Олимпийский финал по прыжкам в высоту проходил 30 июля — и отчасти этим, скорее всего, объясняется и то, что жест Козакевича не был замечен отечественными болельщиками и остается малоизвестным в России до сих пор. В те дни Советский Союз массово отвлекся от Олимпиады на скорбь по Владимиру Высоцкому, скончавшемуся за пять дней до этого. 28 июля в Москве на прощание с главным советским бардом в Театре на Таганке собралось около ста тысяч человек — и остается только гадать, во сколько раз это число было бы больше, разреши власти на время Игр въезд в столицу иногородним. Вне всякого сомнения, для миллионов сограждан смерть самого популярного в Союзе поэта и музыканта оказалась важнейшим культурным событием не только Олимпиады, но и вообще 1980 года.

Символично, что Высоцкий, в песнях и стихах которого была всегда важна топография и дух Москвы, умер именно в разгар Олимпиады, к которой в столице была предпринято массовое строительство, поменявшее облик города. Хотя многие олимпийские объекты — Олимпийская деревня, гребной канал в Крылатском, дворец спорта и гостиница «Измайлово» — были построены на тогдашних окраинах Москвы, один из главных проектов — спортивный комплекс «Олимпийский» — навсегда изменил облик района проспекта Мира, близкого к центру и начисто перестроенного от и до. «Олимпийский», как и построенные к Олимпиаде гостиница «Космос» и пресс-центр на Зубовском бульваре, являются одними из самых монументальных памятников позднего советского модернизма — более-менее главного архитектурного стиля современной Москвы.
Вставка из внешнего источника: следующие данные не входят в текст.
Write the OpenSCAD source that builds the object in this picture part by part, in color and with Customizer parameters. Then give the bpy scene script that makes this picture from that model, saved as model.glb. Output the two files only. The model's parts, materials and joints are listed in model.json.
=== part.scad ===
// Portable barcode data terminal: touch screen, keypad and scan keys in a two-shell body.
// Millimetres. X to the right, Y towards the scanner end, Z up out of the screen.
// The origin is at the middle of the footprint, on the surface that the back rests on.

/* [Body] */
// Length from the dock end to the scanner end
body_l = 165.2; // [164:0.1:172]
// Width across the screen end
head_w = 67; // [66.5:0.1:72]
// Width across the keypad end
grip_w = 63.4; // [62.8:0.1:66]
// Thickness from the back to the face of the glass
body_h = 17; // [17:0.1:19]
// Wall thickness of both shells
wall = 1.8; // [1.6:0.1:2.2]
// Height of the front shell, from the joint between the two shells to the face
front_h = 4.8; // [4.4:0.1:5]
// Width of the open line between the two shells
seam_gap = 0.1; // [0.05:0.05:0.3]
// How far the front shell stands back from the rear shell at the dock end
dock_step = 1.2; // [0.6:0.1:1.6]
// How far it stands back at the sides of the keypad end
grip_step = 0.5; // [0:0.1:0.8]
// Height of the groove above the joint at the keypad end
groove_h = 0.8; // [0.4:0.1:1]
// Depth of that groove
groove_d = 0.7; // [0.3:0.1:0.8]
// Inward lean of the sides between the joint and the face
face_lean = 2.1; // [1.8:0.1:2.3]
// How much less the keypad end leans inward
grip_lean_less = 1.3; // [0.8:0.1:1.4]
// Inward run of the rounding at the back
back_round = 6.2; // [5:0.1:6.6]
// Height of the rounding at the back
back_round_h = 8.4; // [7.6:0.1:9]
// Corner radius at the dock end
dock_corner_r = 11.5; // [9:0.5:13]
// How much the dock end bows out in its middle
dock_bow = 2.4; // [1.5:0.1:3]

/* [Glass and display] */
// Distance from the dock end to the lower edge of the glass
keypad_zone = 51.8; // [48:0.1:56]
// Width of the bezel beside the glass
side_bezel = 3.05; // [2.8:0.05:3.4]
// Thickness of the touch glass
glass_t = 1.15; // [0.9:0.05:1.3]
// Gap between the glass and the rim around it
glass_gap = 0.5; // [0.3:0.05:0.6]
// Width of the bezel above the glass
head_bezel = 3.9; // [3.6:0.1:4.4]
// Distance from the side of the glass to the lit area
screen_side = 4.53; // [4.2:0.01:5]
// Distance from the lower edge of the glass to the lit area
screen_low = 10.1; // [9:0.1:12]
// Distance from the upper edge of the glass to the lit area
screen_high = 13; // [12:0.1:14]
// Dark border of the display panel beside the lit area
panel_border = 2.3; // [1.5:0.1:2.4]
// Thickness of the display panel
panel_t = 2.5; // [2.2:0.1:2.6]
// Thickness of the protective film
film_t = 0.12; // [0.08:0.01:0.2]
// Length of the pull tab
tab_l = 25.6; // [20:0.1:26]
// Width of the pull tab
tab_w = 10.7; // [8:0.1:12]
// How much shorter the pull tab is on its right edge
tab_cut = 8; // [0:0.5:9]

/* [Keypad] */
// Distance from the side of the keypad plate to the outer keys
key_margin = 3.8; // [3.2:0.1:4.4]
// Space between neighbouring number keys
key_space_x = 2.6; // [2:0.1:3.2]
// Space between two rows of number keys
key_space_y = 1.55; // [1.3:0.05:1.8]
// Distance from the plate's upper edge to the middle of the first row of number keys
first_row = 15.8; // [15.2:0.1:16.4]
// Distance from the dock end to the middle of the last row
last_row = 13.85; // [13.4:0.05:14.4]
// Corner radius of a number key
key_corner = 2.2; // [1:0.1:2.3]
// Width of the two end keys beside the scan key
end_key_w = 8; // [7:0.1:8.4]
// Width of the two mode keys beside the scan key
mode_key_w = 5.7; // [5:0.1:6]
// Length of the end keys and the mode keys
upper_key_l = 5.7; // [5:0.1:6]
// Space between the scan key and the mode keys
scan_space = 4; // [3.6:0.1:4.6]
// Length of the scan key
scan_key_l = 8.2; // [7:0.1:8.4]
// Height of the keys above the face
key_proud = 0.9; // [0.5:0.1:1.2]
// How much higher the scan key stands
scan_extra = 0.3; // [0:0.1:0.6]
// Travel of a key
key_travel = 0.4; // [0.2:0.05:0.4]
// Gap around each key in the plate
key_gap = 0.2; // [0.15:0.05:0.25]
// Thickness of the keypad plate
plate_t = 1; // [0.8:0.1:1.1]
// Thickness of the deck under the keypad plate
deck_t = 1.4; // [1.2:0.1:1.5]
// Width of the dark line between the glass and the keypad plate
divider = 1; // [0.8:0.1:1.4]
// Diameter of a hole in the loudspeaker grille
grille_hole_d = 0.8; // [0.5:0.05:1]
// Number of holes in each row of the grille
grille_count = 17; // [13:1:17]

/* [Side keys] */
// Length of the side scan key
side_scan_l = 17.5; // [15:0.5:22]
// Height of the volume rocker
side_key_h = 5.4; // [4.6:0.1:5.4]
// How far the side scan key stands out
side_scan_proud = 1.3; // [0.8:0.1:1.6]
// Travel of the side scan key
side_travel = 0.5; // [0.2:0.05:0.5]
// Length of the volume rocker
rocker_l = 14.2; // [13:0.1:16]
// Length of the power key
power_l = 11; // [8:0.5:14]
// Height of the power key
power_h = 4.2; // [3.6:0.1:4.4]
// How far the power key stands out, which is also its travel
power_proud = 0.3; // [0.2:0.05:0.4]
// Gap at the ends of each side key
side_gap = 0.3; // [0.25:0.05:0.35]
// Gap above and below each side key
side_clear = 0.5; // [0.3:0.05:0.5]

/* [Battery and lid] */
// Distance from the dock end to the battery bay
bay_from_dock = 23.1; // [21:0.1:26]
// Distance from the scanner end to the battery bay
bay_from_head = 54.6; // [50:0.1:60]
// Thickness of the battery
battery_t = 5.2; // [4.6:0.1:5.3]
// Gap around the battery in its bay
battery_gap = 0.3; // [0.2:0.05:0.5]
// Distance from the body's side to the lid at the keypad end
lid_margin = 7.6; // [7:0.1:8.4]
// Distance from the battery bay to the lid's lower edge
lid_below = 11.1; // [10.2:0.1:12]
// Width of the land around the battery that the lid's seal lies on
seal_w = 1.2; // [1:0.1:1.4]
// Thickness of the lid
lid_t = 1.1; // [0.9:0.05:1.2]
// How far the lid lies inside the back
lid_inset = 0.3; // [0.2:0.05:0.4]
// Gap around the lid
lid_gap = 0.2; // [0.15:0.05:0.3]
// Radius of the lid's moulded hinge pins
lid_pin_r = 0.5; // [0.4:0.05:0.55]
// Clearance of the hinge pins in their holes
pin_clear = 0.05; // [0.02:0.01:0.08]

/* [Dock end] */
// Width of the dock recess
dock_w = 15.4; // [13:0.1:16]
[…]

Эти здания — не просто призраки олимпийской стройки, а пространства, которые хорошо подытоживают строительную мысль брежневской эпохи.

В целом же эстетику брежневской эпохи — ее неуловимую, но понятную суть — лучше всего отразили даже не монументальные строения, а песни, которые были написаны к Олимпиаде-80. Звучавшая на закрытии Олимпиады «До свиданья, Москва» Александры Пахмутовой и Николая Добронравова в исполнении Льва Лещенко и Татьяны Анциферовой не кажется песней из 1980 года; в ее квазинародной напевности, в раскатах балалайки и неспешном ритме слышится скорее какой-нибудь хит 50-х, вроде нетленок Тихона Хренникова к фильму «Верные друзья».
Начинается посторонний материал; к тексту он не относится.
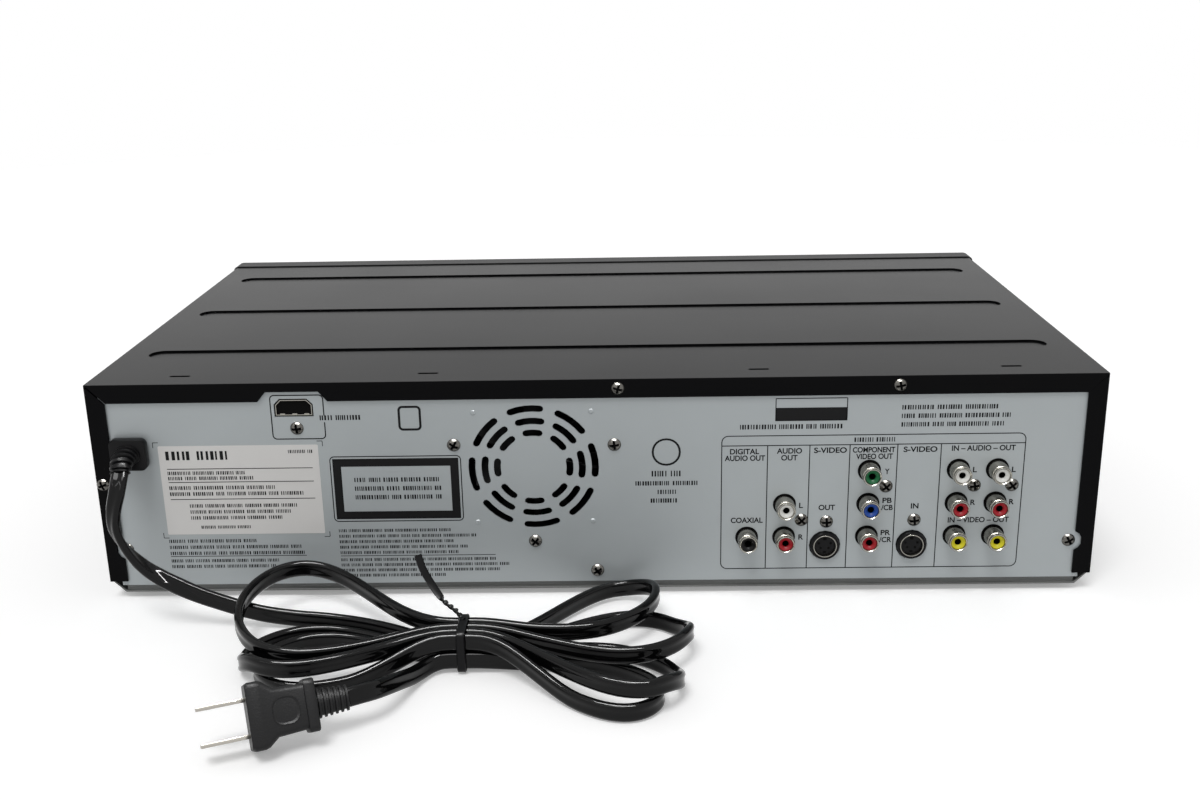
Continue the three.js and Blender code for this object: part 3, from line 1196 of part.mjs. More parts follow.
// The least distance between two parts of the hank that are not close neighbours along it, measured on
// points spread over its rings and between them.
function leastGap(points) {
  const { normals, binormals } = new LaidPath(points, points.map(() => upward)).computeFrenetFrames();
  const corners = hankSection.map((corner) => vector([...corner, 0]));
  const rim = corners.flatMap((corner, j) =>
    quarterShares.map((share) => corner.clone().lerp(corners[(j + 1) % corners.length], share)),
  );
  const rings = points.map((point, i) =>
    rim.map(({ x, y }) => point.clone().addScaledVector(normals[i], x).addScaledVector(binormals[i], y)),
  );
  const filled = rings.map((ring, i) => {
    const next = rings[Math.min(i + 1, rings.length - 1)];
    return quarterShares.flatMap((share) => ring.map((place, j) => place.clone().lerp(next[j], share)));
  });
  let least = { distance: Infinity, at: [] };
  for (let i = 0; i < points.length; i++) {
    for (let k = i + cordRings.lobe / 2; k < points.length; k++) {
      if (points[i].distanceTo(points[k]) > hank.near) continue;
      for (const place of filled[i]) {
        const distance = Math.min(...filled[k].map((other) => place.distanceTo(other)));
        if (distance < least.distance) least = { distance, at: [i, k] };
      }
    }
  }
  return least;
}

function twistTieShape() {
  const bundleY = across(hank.y, 2 * middleColumn * hank.column + flex.thick + 2 * gap);
  const bundleZ = [hank.waist - flex.width / 2 - gap, hank.waist + hank.layer + flex.width / 2 + gap];
  const grown = ([low, high]) => [low - twistTie.thick, high + twistTie.thick];
  const ringX = across(hank.x, twistTie.width);
  const band = cut(
    box(ringX, grown(bundleY), grown(bundleZ)),
    box(grown(ringX), bundleY, bundleZ),
  );
  const start = vector([hank.x, hank.y - twistTie.inset, bundleZ[1] + twistTie.wireThick / 2]);
  const reach = vector([twistTie.tailX, -twistTie.tailY, twistTie.tailRise]);
  const places = tieShares.map((share) => vector(share).multiply(reach).add(start));
  const rings = new THREE.CatmullRomCurve3(places).getSpacedPoints(cordRings.tie);
  const section = scaled(wireSection, twistTie.wire, twistTie.wireThick);
  const wire = sweep(rings, rings.map(() => sideways), section);
  return join(band, solidOf(wire));
}

function mainsCord() {
  const points = hankPoints();
  const bundle = sweep(points, points.map(() => upward), hankSection);
  const least = leastGap(points);
  console.log(`cord_hank: least gap to itself ${least.distance.toFixed(2)} mm, at rings ${least.at}`);
  return [
    cordBushing(),
    stretch("cord_lead", leadPoints, sideways, upward, cordRings.lead),
    piece("cord_hank", bundle, glossCord),
    stretch("cord_tail", tailPoints, upward, plugWide, cordRings.tail),
    piece("twist_tie", twistTieShape(), blackPlastic),
    mainsPlug(),
  ];
}

// The plug lies on its narrow edge: built along +X with its broad side across Z, then turned and leaned.
function mainsPlug() {
  const bodyX = plug.relief + plug.flange;
  const endX = bodyX + plug.handle;
  const slab = (xs, wide, thick) => prism("x", rounded(across(0, thick), across(0, wide), plug.corner), xs);
  const reliefEnd = plug.relief + rootDepth;
  let shape = join(
    sleeve({
      points: [0, 1 / 2, 1].map((share) => vector([share * reliefEnd, 0, 0])),
      wide: upward,
      start: [plug.reliefWidth, plug.reliefThick],
      end: [plug.reliefWidth + plug.corner, plug.reliefThick + plug.corner],
      ribs: counts.plugRibs,
      ribDepth: plug.ribDepth,
    }),
    slab(upFrom(plug.relief, plug.flange), plug.flangeWidth, plug.flangeThick),
    slab(upFrom(bodyX - rootDepth, plug.handle), plug.handleWidth, plug.handleThick),
    slab([endX - plug.front, endX], plug.frontWidth, plug.frontThick),
  );
  const bladeX = upFrom(endX - rootDepth, plug.blade + rootDepth);
  for (const side of [-1, 1]) {
    const bladeZ = across(side * plug.bladeSpacing / 2, plug.bladeThick);
    shape = join(shape, box(bladeX, across(0, plug.bladeWidth), bladeZ));
  }
  const thin = new THREE.Vector3().crossVectors(plugWide, plugAxis);
  const mesh = piece("plug", shape, blackPlastic);
  mesh.rotation.setFromRotationMatrix(new THREE.Matrix4().makeBasis(plugAxis, thin, plugWide));
  mesh.position.copy(vector(tailPoints.at(-1))).addScaledVector(plugAxis, gap);
  return mesh;
}

const unit = group(
  [0, 0, 0],
  topCover(),
  rearPanel(),
  bottomChassis(),
  feet(),
  frontBezel(),
  frontPieces(),
  cassetteDoor(),
  group([deckX, 0, 0], tapeDeck(), cassetteLoader(), headDrum(), tapeDrive(), tapePath()),
  group([driveX, 0, 0], driveChassis(), discTray(), trayGear(), traverseUnit(), discClamp()),
  coolingFan(),
  circuitBoards(),
  jackBlock("av_output_jacks", columns.output),
  jackBlock("av_input_jacks", columns.input, columns.svideoIn),
  jackBlock("component_jacks", columns.component),
  jackBlock("audio_output_jacks", columns.svideoOut, columns.audio, columns.coaxial),
  mainsCord(),
);
unit.name = "disc_and_cassette_recorder";

export default unit;
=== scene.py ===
# %% [markdown]
# # A disc and cassette deck, seen from its connector side
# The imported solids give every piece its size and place. This script gives them their finishes, and makes the
# pieces that need finer shapes anew: the sockets, the plug, the cord, the screws and the print on the panel.
# Lengths are written in millimetres, and MM turns them into Blender's metres.

# %% Imports and the frame
import math
import random

import bmesh
import bpy
from mathutils import Matrix, Vector


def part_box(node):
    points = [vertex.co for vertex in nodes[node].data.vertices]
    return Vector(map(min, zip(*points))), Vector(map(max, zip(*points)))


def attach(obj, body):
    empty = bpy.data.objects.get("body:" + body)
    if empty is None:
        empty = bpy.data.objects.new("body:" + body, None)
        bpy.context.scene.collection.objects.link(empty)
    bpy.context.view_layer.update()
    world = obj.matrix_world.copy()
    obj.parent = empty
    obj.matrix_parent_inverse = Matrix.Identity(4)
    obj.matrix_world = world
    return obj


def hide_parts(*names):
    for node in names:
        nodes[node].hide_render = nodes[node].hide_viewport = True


MM = 0.001
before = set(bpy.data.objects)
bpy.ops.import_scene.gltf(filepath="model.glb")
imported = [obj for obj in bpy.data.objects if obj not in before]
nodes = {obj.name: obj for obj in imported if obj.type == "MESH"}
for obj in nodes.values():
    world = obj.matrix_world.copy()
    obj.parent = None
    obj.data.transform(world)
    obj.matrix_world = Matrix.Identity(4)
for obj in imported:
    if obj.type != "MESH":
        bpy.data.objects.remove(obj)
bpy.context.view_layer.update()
print("solids in the frame:", len(nodes))

# %% [markdown]
# ## Camera
# The deck was photographed from behind, a little above it. A camera could be aimed at a target with a constraint,
# but a fitted place and three angles give the same frame each time, so the camera's matrix is written outright.

# %% Camera at the photograph's viewing angle
CAMERA_AT = (-14.49, 654.87, 259.81)
CAMERA_PITCH, CAMERA_YAW, CAMERA_ROLL = 17.6585, 1.17502, -0.69233
LENS = 40.017
SENSOR = 36


def placed(name, data):
    """Makes an object of the data and puts it in the scene."""
    made = bpy.data.objects.new(name, data)
    bpy.context.scene.collection.objects.link(made)
    return made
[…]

Неофициальный гимн соревнований — «Олимпиада» Давида Тухманова и Роберта Рождественского в исполнении Тыниса Мяги, облепленная синтезаторами массовая советская песня, в которой, несмотря на сравнительную радикальность аранжировки, все равно слышатся парады физкультурников. Сейчас вызывающие приливы ностальгии, эти две песни хорошо демонстрируют отличительные качества популярной культуры позднего застоя, которая либо предлагала эксгумированные традиции культуры прошлого, либо изображала диалог старого и нового, который ни к чему толком не приводил.
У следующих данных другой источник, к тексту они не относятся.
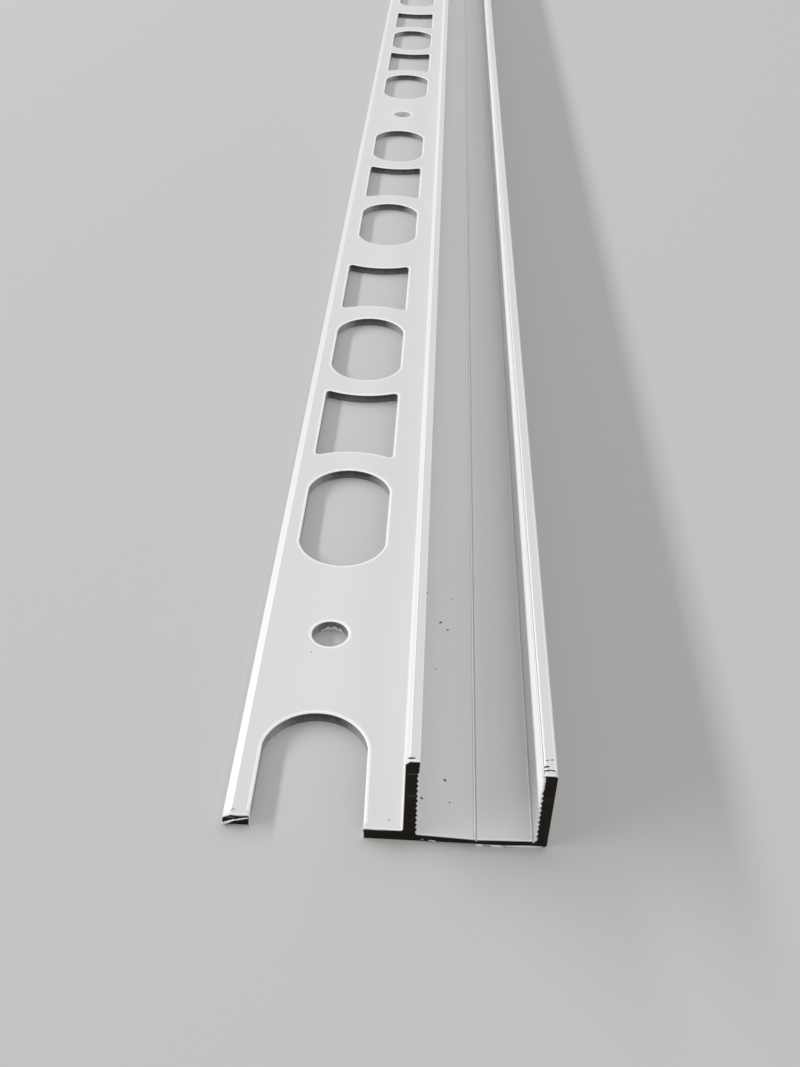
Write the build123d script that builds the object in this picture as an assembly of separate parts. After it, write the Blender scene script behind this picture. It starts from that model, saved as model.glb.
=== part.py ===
from build123d import *
import math
import os

# A length of tile trim extruded in one piece from aluminium: a U channel for a 12 mm light strip, with a
# punched anchoring leg along its left side. Millimetres. The stock runs along Y, the leg is on the -X side,
# and the underside lies on Z = 0, under the middle of the piece.

# Stock
LENGTH = 1000.0  # as sold

# Anchoring leg
LEG_WIDTH = 19.3  # outer edge to the face of the tall wall
LEG_THICKNESS = 1.5
BEVEL_WIDTH = 0.9  # along the top of the leg's outer edge
BEVEL_DEPTH = 0.5

# Channel
WALL_THICKNESS = 1.4
CHANNEL_WIDTH = 12.5  # between the faces of the walls, below the lips
FLOOR_THICKNESS = 1.0
TALL_WALL_HEIGHT = 12.5  # beside the leg, from the underside
FREE_WALL_HEIGHT = 11.3
LIP_HEIGHT = 1.7  # plain band along the top of the tall wall's inner face
HOOK_HEIGHT = 0.4  # small lip along the top of the free wall's inner face
LIP_DEPTH = 0.1
SCRIBE_WIDTH = 0.5  # V line along the middle of the floor
SCRIBE_DEPTH = 0.2

# Edges of the section
FOOT_FILLET = 0.35  # where the tall wall rises from the leg
SHOULDER_CHAMFER = 0.45  # outer top edge of the tall wall
FREE_EDGE_RADIUS = 0.3  # outer top edge of the free wall
HEEL_RADIUS = 0.4  # outer bottom edge of the free wall
FLOOR_FILLET = 0.2  # inner corners of the channel

# Punched holes
HOLE_LINE = 8.9  # middle of the holes, from the leg's outer edge
PITCH = 25.0
TOOL_GAP = 31.25  # last hole of one stroke to the first of the next
TOOL_SHIFT = 0.8  # strokes after the first sit this far nearer the channel
STROKE = ("slot", "square", "slot", "screw", "slot", "square", "slot", "square")
SAWN_STROKE = STROKE[2:]  # what the saw cut leaves of the first stroke
SAWN_HOLE_DISTANCE = 5.1  # middle of the slot that the saw cut goes through, from the sawn end
SLOT_WIDTH = 12.0
SLOT_LENGTH = 22.8
SLOT_END_RADIUS = 6.1
SQUARE_WIDTH = 12.0
SQUARE_LENGTH = 17.0  # along its middle, where the hollow ends are nearest
SQUARE_END_RADIUS = 13.5
SQUARE_CORNER_RADIUS = 0.6
SCREW_HOLE_DIAMETER = 4.6
PUNCH_CLEARANCE = 1.0  # how far the punch passes both faces of the leg
PRONG_SHORTFALL = 1.2  # the outer prong beside the sawn slot broke off this much short

# Places across the section
total_width = LEG_WIDTH + CHANNEL_WIDTH + 2 * WALL_THICKNESS
leg_edge = -total_width / 2
tall_face = leg_edge + LEG_WIDTH
channel_left = tall_face + WALL_THICKNESS
channel_right = channel_left + CHANNEL_WIDTH
free_face = channel_right + WALL_THICKNESS
hole_line = leg_edge + HOLE_LINE
sawn_end = -LENGTH / 2


def band(x_from, x_to, z_from, z_to):
    """Rectangle of the section between two corners."""
    middle = Pos((x_from + x_to) / 2, (z_from + z_to) / 2)
    return middle * Rectangle(x_to - x_from, z_to - z_from)


def corner(section, x, z):
    """The section's corner at a place."""
    return section.vertices().sort_by_distance(Vector(x, z))[0]


def make_section():
    """Leg, floor and walls as one outline, with its lips, bevels and small radii."""
    tall_lip_z = TALL_WALL_HEIGHT - LIP_HEIGHT
    hook_z = FREE_WALL_HEIGHT - HOOK_HEIGHT
    section = band(leg_edge, tall_face, 0, LEG_THICKNESS)
    section += band(tall_face, channel_left, 0, TALL_WALL_HEIGHT)
    section += band(channel_left, channel_right, 0, FLOOR_THICKNESS)
    section += band(channel_right, free_face, 0, FREE_WALL_HEIGHT)
    section += band(channel_left, channel_left + LIP_DEPTH, tall_lip_z, TALL_WALL_HEIGHT)
    section += band(channel_right - LIP_DEPTH, channel_right, hook_z, FREE_WALL_HEIGHT)

    section = fillet(corner(section, tall_face, LEG_THICKNESS), FOOT_FILLET)
    section = chamfer(corner(section, tall_face, TALL_WALL_HEIGHT), SHOULDER_CHAMFER)
    section = fillet(corner(section, free_face, FREE_WALL_HEIGHT), FREE_EDGE_RADIUS)
    section = fillet(corner(section, free_face, 0), HEEL_RADIUS)
    section = fillet(corner(section, channel_left, FLOOR_THICKNESS), FLOOR_FILLET)
    section = fillet(corner(section, channel_right, FLOOR_THICKNESS), FLOOR_FILLET)

    bevel = Polyline(
        (leg_edge, LEG_THICKNESS - BEVEL_DEPTH),
        (leg_edge + BEVEL_WIDTH, LEG_THICKNESS),
        (leg_edge, LEG_THICKNESS),
        close=True,
    )
    floor_middle = (channel_left + channel_right) / 2
    scribe = Polyline(
        (floor_middle - SCRIBE_WIDTH / 2, FLOOR_THICKNESS),
        (floor_middle + SCRIBE_WIDTH / 2, FLOOR_THICKNESS),
        (floor_middle, FLOOR_THICKNESS - SCRIBE_DEPTH),
        close=True,
    )
    return section - make_face(bevel) - make_face(scribe)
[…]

Это ощущение присутствия новизны, которое тщетно пытается выбраться из автоматизма традиций, сопутствует сегодня и просмотру церемоний открытия и закрытия Олимпиады-80: возможно, задействованная в них техника музыкально-гимнастических представлений смотрелась свежо и интересно 39 лет назад, но сейчас лишь напоминает о том, насколько изолирована была официальная культура СССР того времени. И, тем не менее, в самом конце, вместе со слезой и полетом Мишки сквозь весь антураж, сквозь тщательно отрепетированные движения массовки прорывается человечность, любовь и простота жеста. В конце концов, Олимпиада-80, как и культура, которую она породила и еще, возможно, породит, — это родное, близкое и разговаривающее с нами на одном языке.